Naujan Lake holds tilapia, snakehead (dalag), Indian milkfish, freshwater eels locally called igat, and other native freshwater species. Migratory fish also enter the lake via Butas River. Fishermen at the Mabuhay II shore in Socorro sell their morning catch directly from the landing. Bring cash and approach the fishermen when you arrive.
Take a bus from Buendia Bus Terminal to Batangas Pier, about three hours at 268 pesos, plus a 60 peso terminal fee at the pier. Board a Montenegro RoRo ferry from Batangas Pier to Calapan Port, roughly two and a half hours at 696 pesos. From Calapan, ride a UV Express or bus south to Mabuhay in Socorro, roughly 2 hours and 45 minutes at around 200 pesos. A tricycle from the drop-off point will bring you to Barangay Mabuhay II near the lakeshore. Total travel time from Manila is approximately six to seven hours depending on ferry schedules and traffic.
Early morning between 7 and 10 AM gives you the clearest water, the best light for photography, and the highest chance of seeing fishermen active on the water and at the landing. The heat builds quickly after 10 AM and the lake surface hazes over by midday. October to March is also the migratory bird season, when thousands of waterbirds arrive from colder climates along the East Asian Australasian Flyway.
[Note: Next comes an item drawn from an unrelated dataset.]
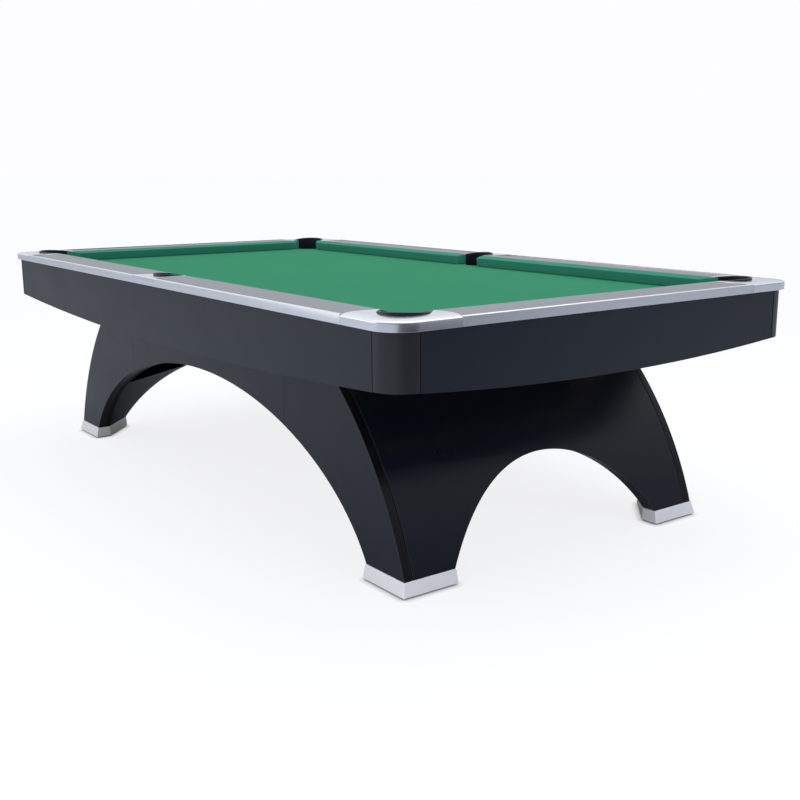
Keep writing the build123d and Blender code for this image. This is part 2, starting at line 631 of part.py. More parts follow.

Naujan Lake was declared a national park in 1956 and designated a Ramsar Wetland Site in 1999, making it the second lake in the Philippines to receive that international recognition. It lies along the East Asian Australasian Flyway and supports 105 recorded bird species, protected Philippine crocodile populations in restricted zones, and endemic fish and wildlife species found nowhere else on earth.